[start of Recorded data]

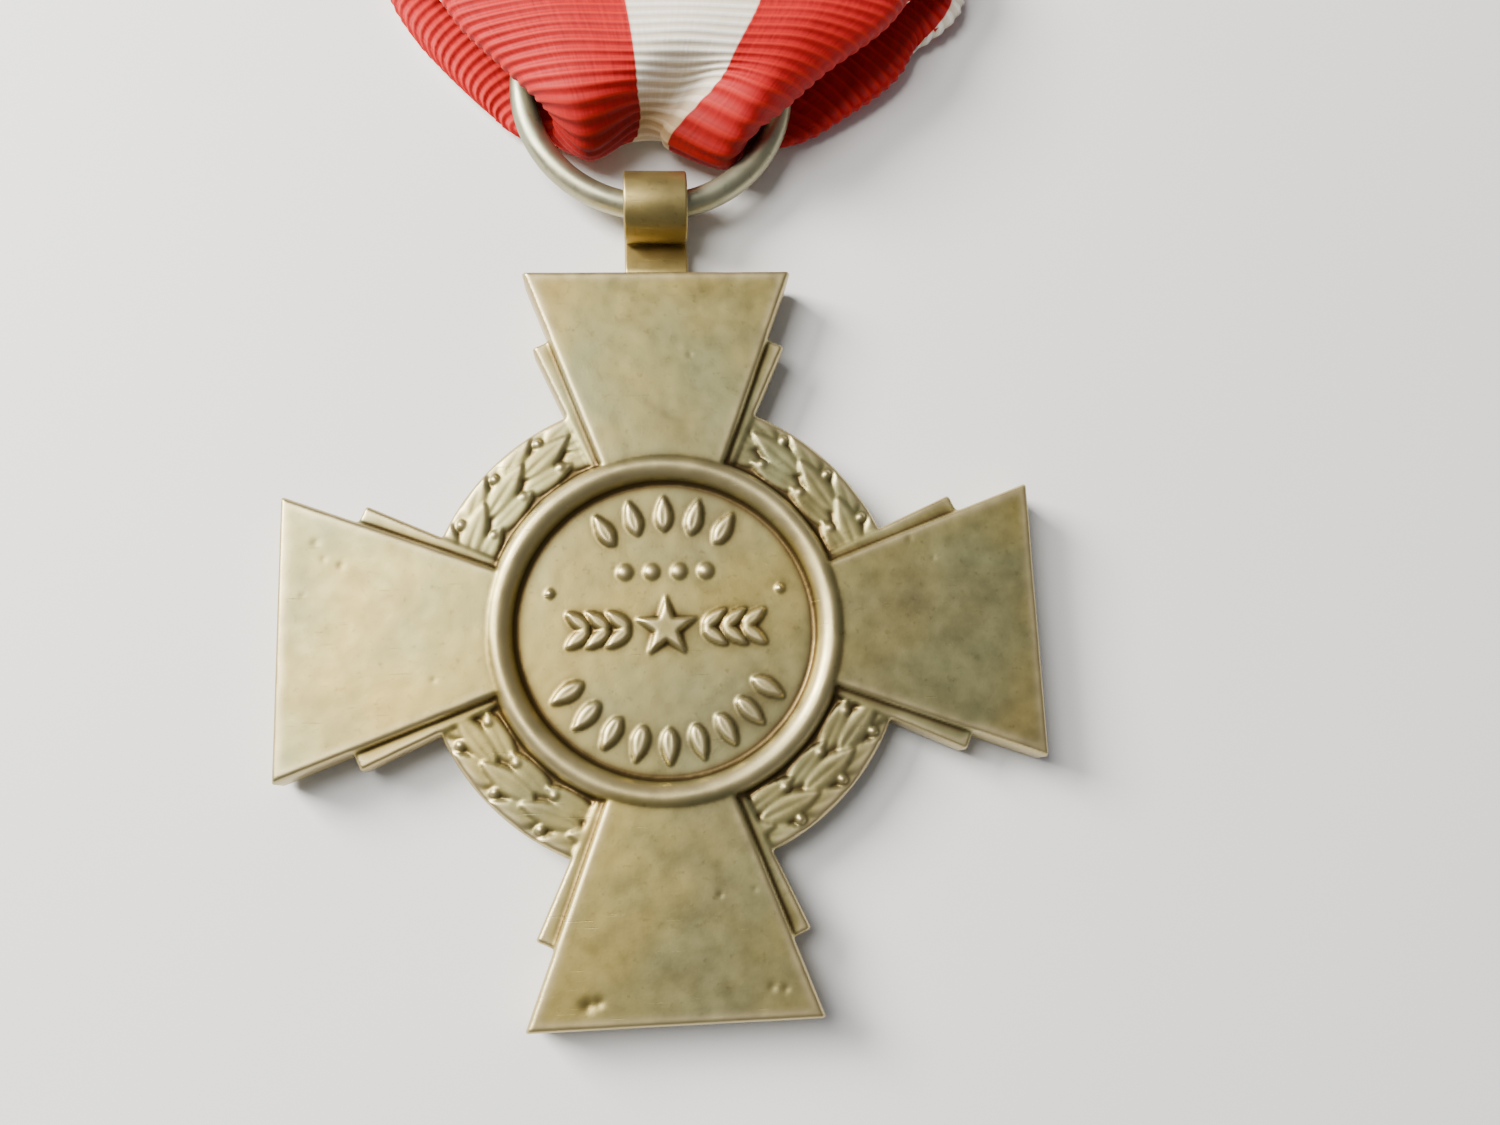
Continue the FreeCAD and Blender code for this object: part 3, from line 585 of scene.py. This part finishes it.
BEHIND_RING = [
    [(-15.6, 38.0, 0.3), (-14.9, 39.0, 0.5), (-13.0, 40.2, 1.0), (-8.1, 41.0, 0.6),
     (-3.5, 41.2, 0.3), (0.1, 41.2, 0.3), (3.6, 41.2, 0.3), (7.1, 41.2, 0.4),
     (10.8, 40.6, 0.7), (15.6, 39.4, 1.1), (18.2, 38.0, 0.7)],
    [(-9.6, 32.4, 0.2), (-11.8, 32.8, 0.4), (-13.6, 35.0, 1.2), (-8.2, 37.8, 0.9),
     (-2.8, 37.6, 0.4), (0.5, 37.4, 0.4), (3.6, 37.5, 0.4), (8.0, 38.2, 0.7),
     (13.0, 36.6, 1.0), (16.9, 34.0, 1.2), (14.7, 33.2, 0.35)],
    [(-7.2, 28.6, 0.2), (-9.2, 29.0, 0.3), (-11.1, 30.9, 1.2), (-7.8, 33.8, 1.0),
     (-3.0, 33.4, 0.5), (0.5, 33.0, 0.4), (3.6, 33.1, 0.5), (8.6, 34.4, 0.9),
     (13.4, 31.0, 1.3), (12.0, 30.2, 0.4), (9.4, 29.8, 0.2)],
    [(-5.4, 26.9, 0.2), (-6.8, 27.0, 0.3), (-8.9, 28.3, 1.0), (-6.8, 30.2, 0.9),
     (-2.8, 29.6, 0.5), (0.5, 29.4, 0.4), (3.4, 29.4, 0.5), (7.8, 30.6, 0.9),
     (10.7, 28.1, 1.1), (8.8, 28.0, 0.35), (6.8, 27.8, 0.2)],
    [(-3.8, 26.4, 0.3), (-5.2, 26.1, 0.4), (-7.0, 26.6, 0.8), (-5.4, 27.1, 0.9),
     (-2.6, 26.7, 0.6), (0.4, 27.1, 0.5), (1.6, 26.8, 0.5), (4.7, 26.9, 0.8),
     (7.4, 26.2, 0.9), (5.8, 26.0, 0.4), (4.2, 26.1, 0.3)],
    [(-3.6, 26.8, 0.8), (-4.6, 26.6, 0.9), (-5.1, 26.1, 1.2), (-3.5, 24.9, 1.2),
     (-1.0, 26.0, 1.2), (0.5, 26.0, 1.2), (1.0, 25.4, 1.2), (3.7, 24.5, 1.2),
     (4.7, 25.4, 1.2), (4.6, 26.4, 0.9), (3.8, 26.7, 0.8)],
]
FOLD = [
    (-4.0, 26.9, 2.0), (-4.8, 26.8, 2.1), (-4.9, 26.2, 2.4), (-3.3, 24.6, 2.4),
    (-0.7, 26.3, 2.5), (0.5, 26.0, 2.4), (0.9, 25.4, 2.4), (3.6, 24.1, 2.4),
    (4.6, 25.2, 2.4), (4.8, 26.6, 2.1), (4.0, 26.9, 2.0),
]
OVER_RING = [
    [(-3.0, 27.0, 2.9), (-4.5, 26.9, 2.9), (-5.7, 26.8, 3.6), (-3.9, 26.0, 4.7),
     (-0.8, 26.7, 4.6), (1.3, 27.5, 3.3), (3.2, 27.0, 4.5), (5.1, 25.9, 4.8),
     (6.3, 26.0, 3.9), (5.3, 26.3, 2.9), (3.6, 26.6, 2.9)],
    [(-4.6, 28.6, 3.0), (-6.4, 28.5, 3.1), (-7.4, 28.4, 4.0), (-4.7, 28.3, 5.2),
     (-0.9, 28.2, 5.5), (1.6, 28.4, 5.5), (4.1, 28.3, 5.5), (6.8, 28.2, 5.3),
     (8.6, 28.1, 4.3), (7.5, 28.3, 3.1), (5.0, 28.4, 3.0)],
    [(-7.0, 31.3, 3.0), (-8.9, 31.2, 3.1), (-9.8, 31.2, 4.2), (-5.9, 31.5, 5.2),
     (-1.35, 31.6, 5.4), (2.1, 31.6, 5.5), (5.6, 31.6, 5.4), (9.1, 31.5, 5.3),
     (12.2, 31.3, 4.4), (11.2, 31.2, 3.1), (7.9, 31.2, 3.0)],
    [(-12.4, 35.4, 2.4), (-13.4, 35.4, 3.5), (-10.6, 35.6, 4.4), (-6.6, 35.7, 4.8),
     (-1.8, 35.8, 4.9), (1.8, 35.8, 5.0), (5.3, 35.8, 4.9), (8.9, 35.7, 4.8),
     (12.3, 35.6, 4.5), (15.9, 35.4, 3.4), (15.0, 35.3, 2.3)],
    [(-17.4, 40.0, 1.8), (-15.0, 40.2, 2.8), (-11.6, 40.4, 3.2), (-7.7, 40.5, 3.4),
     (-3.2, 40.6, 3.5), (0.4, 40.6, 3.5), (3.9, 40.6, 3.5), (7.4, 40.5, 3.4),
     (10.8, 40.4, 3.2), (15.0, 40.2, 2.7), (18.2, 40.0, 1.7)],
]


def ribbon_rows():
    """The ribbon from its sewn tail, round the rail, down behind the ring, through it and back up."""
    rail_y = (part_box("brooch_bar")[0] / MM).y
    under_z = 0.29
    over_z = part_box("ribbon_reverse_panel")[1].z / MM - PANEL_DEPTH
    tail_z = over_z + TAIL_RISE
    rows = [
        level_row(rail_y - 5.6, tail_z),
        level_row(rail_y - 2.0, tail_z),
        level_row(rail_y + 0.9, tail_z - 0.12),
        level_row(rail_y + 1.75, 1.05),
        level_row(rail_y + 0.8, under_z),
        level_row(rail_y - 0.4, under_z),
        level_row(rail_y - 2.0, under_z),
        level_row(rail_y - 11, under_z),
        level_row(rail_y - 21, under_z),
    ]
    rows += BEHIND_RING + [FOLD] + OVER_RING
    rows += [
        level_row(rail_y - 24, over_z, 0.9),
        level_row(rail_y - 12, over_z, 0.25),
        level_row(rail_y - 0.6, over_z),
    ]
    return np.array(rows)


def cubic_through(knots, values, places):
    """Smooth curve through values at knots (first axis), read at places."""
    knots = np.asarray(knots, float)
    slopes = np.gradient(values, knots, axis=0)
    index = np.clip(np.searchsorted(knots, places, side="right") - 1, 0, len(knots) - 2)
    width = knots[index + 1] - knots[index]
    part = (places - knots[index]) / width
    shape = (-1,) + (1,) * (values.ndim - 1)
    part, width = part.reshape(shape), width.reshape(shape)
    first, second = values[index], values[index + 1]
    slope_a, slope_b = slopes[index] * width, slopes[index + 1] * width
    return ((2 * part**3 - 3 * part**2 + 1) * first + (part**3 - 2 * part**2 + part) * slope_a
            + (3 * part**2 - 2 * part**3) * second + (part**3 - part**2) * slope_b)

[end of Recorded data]

What is asked: Return the material in full, exactly as shown.

Result below:
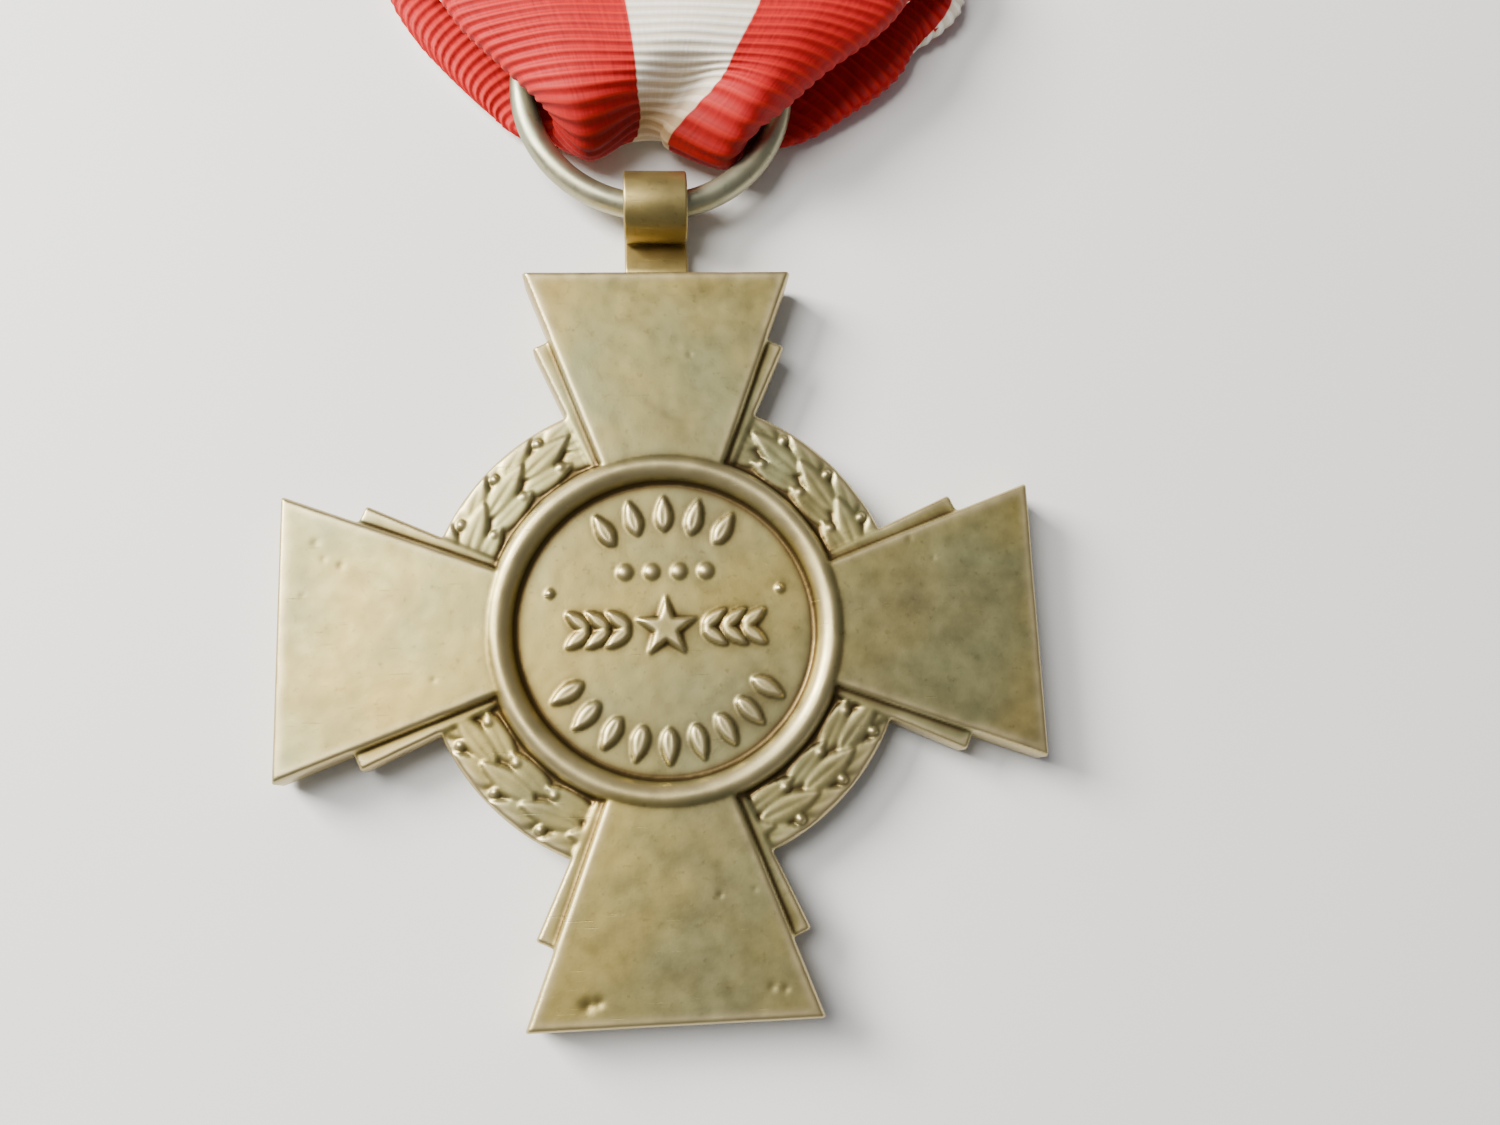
Continue the FreeCAD and Blender code for this object: part 3, from line 585 of scene.py. This part finishes it.
BEHIND_RING = [
    [(-15.6, 38.0, 0.3), (-14.9, 39.0, 0.5), (-13.0, 40.2, 1.0), (-8.1, 41.0, 0.6),
     (-3.5, 41.2, 0.3), (0.1, 41.2, 0.3), (3.6, 41.2, 0.3), (7.1, 41.2, 0.4),
     (10.8, 40.6, 0.7), (15.6, 39.4, 1.1), (18.2, 38.0, 0.7)],
    [(-9.6, 32.4, 0.2), (-11.8, 32.8, 0.4), (-13.6, 35.0, 1.2), (-8.2, 37.8, 0.9),
     (-2.8, 37.6, 0.4), (0.5, 37.4, 0.4), (3.6, 37.5, 0.4), (8.0, 38.2, 0.7),
     (13.0, 36.6, 1.0), (16.9, 34.0, 1.2), (14.7, 33.2, 0.35)],
    [(-7.2, 28.6, 0.2), (-9.2, 29.0, 0.3), (-11.1, 30.9, 1.2), (-7.8, 33.8, 1.0),
     (-3.0, 33.4, 0.5), (0.5, 33.0, 0.4), (3.6, 33.1, 0.5), (8.6, 34.4, 0.9),
     (13.4, 31.0, 1.3), (12.0, 30.2, 0.4), (9.4, 29.8, 0.2)],
    [(-5.4, 26.9, 0.2), (-6.8, 27.0, 0.3), (-8.9, 28.3, 1.0), (-6.8, 30.2, 0.9),
     (-2.8, 29.6, 0.5), (0.5, 29.4, 0.4), (3.4, 29.4, 0.5), (7.8, 30.6, 0.9),
     (10.7, 28.1, 1.1), (8.8, 28.0, 0.35), (6.8, 27.8, 0.2)],
    [(-3.8, 26.4, 0.3), (-5.2, 26.1, 0.4), (-7.0, 26.6, 0.8), (-5.4, 27.1, 0.9),
     (-2.6, 26.7, 0.6), (0.4, 27.1, 0.5), (1.6, 26.8, 0.5), (4.7, 26.9, 0.8),
     (7.4, 26.2, 0.9), (5.8, 26.0, 0.4), (4.2, 26.1, 0.3)],
    [(-3.6, 26.8, 0.8), (-4.6, 26.6, 0.9), (-5.1, 26.1, 1.2), (-3.5, 24.9, 1.2),
     (-1.0, 26.0, 1.2), (0.5, 26.0, 1.2), (1.0, 25.4, 1.2), (3.7, 24.5, 1.2),
     (4.7, 25.4, 1.2), (4.6, 26.4, 0.9), (3.8, 26.7, 0.8)],
]
FOLD = [
    (-4.0, 26.9, 2.0), (-4.8, 26.8, 2.1), (-4.9, 26.2, 2.4), (-3.3, 24.6, 2.4),
    (-0.7, 26.3, 2.5), (0.5, 26.0, 2.4), (0.9, 25.4, 2.4), (3.6, 24.1, 2.4),
    (4.6, 25.2, 2.4), (4.8, 26.6, 2.1), (4.0, 26.9, 2.0),
]
OVER_RING = [
    [(-3.0, 27.0, 2.9), (-4.5, 26.9, 2.9), (-5.7, 26.8, 3.6), (-3.9, 26.0, 4.7),
     (-0.8, 26.7, 4.6), (1.3, 27.5, 3.3), (3.2, 27.0, 4.5), (5.1, 25.9, 4.8),
     (6.3, 26.0, 3.9), (5.3, 26.3, 2.9), (3.6, 26.6, 2.9)],
    [(-4.6, 28.6, 3.0), (-6.4, 28.5, 3.1), (-7.4, 28.4, 4.0), (-4.7, 28.3, 5.2),
     (-0.9, 28.2, 5.5), (1.6, 28.4, 5.5), (4.1, 28.3, 5.5), (6.8, 28.2, 5.3),
     (8.6, 28.1, 4.3), (7.5, 28.3, 3.1), (5.0, 28.4, 3.0)],
    [(-7.0, 31.3, 3.0), (-8.9, 31.2, 3.1), (-9.8, 31.2, 4.2), (-5.9, 31.5, 5.2),
     (-1.35, 31.6, 5.4), (2.1, 31.6, 5.5), (5.6, 31.6, 5.4), (9.1, 31.5, 5.3),
     (12.2, 31.3, 4.4), (11.2, 31.2, 3.1), (7.9, 31.2, 3.0)],
    [(-12.4, 35.4, 2.4), (-13.4, 35.4, 3.5), (-10.6, 35.6, 4.4), (-6.6, 35.7, 4.8),
     (-1.8, 35.8, 4.9), (1.8, 35.8, 5.0), (5.3, 35.8, 4.9), (8.9, 35.7, 4.8),
     (12.3, 35.6, 4.5), (15.9, 35.4, 3.4), (15.0, 35.3, 2.3)],
    [(-17.4, 40.0, 1.8), (-15.0, 40.2, 2.8), (-11.6, 40.4, 3.2), (-7.7, 40.5, 3.4),
     (-3.2, 40.6, 3.5), (0.4, 40.6, 3.5), (3.9, 40.6, 3.5), (7.4, 40.5, 3.4),
     (10.8, 40.4, 3.2), (15.0, 40.2, 2.7), (18.2, 40.0, 1.7)],
]


def ribbon_rows():
    """The ribbon from its sewn tail, round the rail, down behind the ring, through it and back up."""
    rail_y = (part_box("brooch_bar")[0] / MM).y
    under_z = 0.29
    over_z = part_box("ribbon_reverse_panel")[1].z / MM - PANEL_DEPTH
    tail_z = over_z + TAIL_RISE
    rows = [
        level_row(rail_y - 5.6, tail_z),
        level_row(rail_y - 2.0, tail_z),
        level_row(rail_y + 0.9, tail_z - 0.12),
        level_row(rail_y + 1.75, 1.05),
        level_row(rail_y + 0.8, under_z),
        level_row(rail_y - 0.4, under_z),
        level_row(rail_y - 2.0, under_z),
        level_row(rail_y - 11, under_z),
        level_row(rail_y - 21, under_z),
    ]
    rows += BEHIND_RING + [FOLD] + OVER_RING
    rows += [
        level_row(rail_y - 24, over_z, 0.9),
        level_row(rail_y - 12, over_z, 0.25),
        level_row(rail_y - 0.6, over_z),
    ]
    return np.array(rows)


def cubic_through(knots, values, places):
    """Smooth curve through values at knots (first axis), read at places."""
    knots = np.asarray(knots, float)
    slopes = np.gradient(values, knots, axis=0)
    index = np.clip(np.searchsorted(knots, places, side="right") - 1, 0, len(knots) - 2)
    width = knots[index + 1] - knots[index]
    part = (places - knots[index]) / width
    shape = (-1,) + (1,) * (values.ndim - 1)
    part, width = part.reshape(shape), width.reshape(shape)
    first, second = values[index], values[index + 1]
    slope_a, slope_b = slopes[index] * width, slopes[index + 1] * width
    return ((2 * part**3 - 3 * part**2 + 1) * first + (part**3 - 2 * part**2 + part) * slope_a
            + (3 * part**2 - 2 * part**3) * second + (part**3 - part**2) * slope_b)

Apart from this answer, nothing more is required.